Exercise prompt
Print all the data, keeping every line exactly as it is.

-- Start Source material --

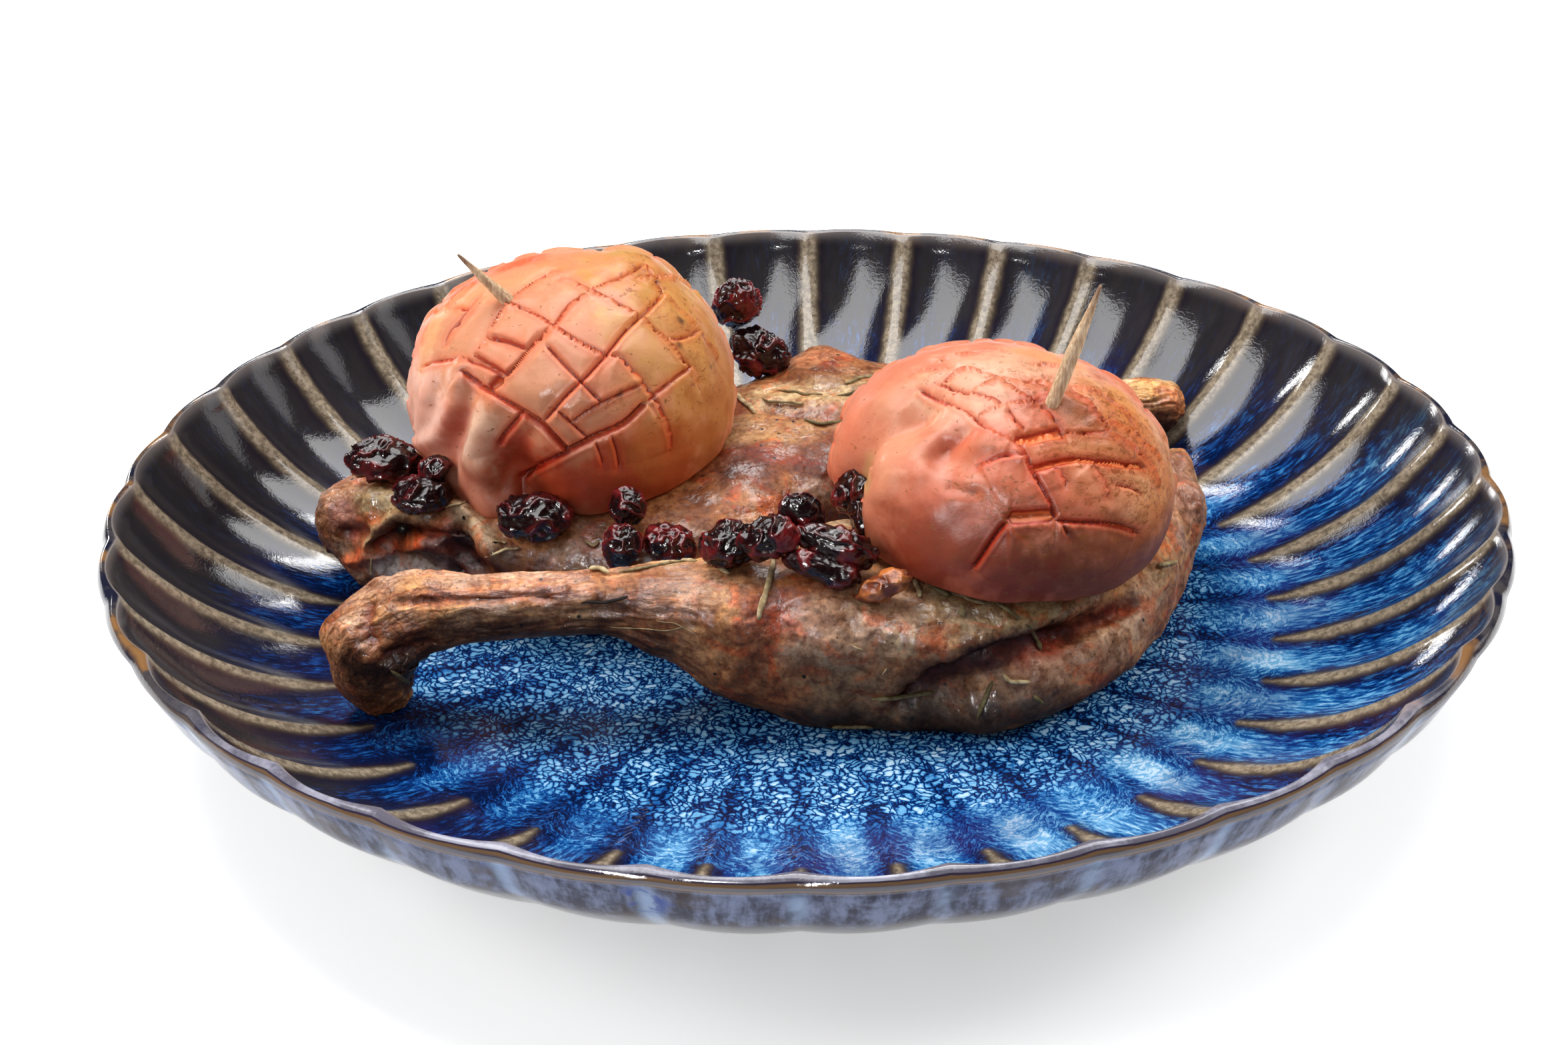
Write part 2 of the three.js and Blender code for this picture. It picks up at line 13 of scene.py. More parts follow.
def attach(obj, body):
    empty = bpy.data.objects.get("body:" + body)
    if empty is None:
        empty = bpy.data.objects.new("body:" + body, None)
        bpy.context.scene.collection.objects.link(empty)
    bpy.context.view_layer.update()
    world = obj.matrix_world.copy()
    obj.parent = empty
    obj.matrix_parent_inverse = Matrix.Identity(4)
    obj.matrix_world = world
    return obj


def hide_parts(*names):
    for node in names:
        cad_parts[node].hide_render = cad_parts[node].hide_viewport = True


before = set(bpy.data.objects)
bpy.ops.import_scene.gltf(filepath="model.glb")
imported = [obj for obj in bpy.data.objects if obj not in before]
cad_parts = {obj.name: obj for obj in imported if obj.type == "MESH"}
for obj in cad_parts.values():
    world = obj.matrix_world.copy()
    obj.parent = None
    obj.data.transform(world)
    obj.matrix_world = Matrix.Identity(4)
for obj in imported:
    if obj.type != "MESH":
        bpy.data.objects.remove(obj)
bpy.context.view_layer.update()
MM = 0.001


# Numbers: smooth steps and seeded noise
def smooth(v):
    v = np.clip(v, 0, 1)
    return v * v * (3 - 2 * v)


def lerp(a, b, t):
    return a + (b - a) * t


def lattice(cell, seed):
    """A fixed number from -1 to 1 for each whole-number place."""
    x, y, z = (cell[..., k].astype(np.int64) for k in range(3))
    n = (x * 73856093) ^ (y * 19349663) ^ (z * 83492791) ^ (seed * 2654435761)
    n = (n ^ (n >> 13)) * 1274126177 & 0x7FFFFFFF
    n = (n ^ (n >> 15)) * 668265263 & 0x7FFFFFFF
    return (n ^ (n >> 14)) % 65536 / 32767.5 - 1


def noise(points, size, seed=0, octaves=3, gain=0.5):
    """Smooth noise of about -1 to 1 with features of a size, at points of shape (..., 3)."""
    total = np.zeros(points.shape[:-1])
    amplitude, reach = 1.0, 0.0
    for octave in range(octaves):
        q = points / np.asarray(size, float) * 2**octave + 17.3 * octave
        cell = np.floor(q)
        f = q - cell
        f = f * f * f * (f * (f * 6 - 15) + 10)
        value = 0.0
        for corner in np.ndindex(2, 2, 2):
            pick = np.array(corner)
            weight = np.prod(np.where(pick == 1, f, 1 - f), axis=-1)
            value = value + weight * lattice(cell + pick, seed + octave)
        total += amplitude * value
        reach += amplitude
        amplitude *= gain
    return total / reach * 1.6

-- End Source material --

Written solution
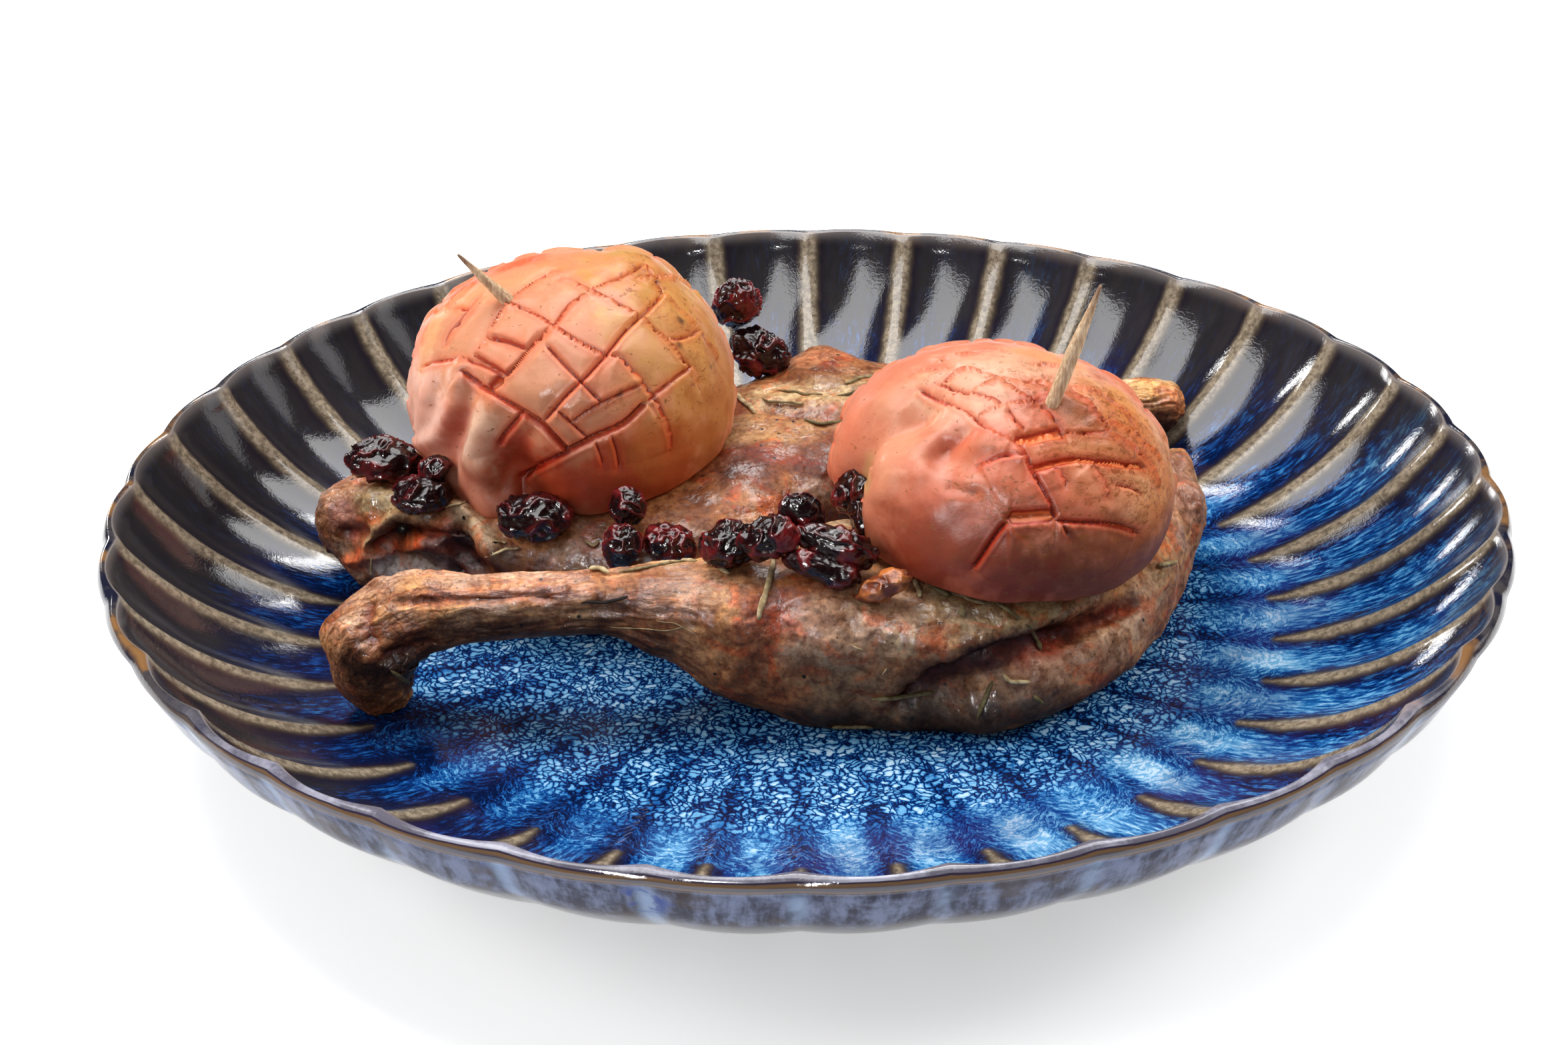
Write part 2 of the three.js and Blender code for this picture. It picks up at line 13 of scene.py. More parts follow.
def attach(obj, body):
    empty = bpy.data.objects.get("body:" + body)
    if empty is None:
        empty = bpy.data.objects.new("body:" + body, None)
        bpy.context.scene.collection.objects.link(empty)
    bpy.context.view_layer.update()
    world = obj.matrix_world.copy()
    obj.parent = empty
    obj.matrix_parent_inverse = Matrix.Identity(4)
    obj.matrix_world = world
    return obj


def hide_parts(*names):
    for node in names:
        cad_parts[node].hide_render = cad_parts[node].hide_viewport = True


before = set(bpy.data.objects)
bpy.ops.import_scene.gltf(filepath="model.glb")
imported = [obj for obj in bpy.data.objects if obj not in before]
cad_parts = {obj.name: obj for obj in imported if obj.type == "MESH"}
for obj in cad_parts.values():
    world = obj.matrix_world.copy()
    obj.parent = None
    obj.data.transform(world)
    obj.matrix_world = Matrix.Identity(4)
for obj in imported:
    if obj.type != "MESH":
        bpy.data.objects.remove(obj)
bpy.context.view_layer.update()
MM = 0.001


# Numbers: smooth steps and seeded noise
def smooth(v):
    v = np.clip(v, 0, 1)
    return v * v * (3 - 2 * v)


def lerp(a, b, t):
    return a + (b - a) * t


def lattice(cell, seed):
    """A fixed number from -1 to 1 for each whole-number place."""
    x, y, z = (cell[..., k].astype(np.int64) for k in range(3))
    n = (x * 73856093) ^ (y * 19349663) ^ (z * 83492791) ^ (seed * 2654435761)
    n = (n ^ (n >> 13)) * 1274126177 & 0x7FFFFFFF
    n = (n ^ (n >> 15)) * 668265263 & 0x7FFFFFFF
    return (n ^ (n >> 14)) % 65536 / 32767.5 - 1


def noise(points, size, seed=0, octaves=3, gain=0.5):
    """Smooth noise of about -1 to 1 with features of a size, at points of shape (..., 3)."""
    total = np.zeros(points.shape[:-1])
    amplitude, reach = 1.0, 0.0
    for octave in range(octaves):
        q = points / np.asarray(size, float) * 2**octave + 17.3 * octave
        cell = np.floor(q)
        f = q - cell
        f = f * f * f * (f * (f * 6 - 15) + 10)
        value = 0.0
        for corner in np.ndindex(2, 2, 2):
            pick = np.array(corner)
            weight = np.prod(np.where(pick == 1, f, 1 - f), axis=-1)
            value = value + weight * lattice(cell + pick, seed + octave)
        total += amplitude * value
        reach += amplitude
        amplitude *= gain
    return total / reach * 1.6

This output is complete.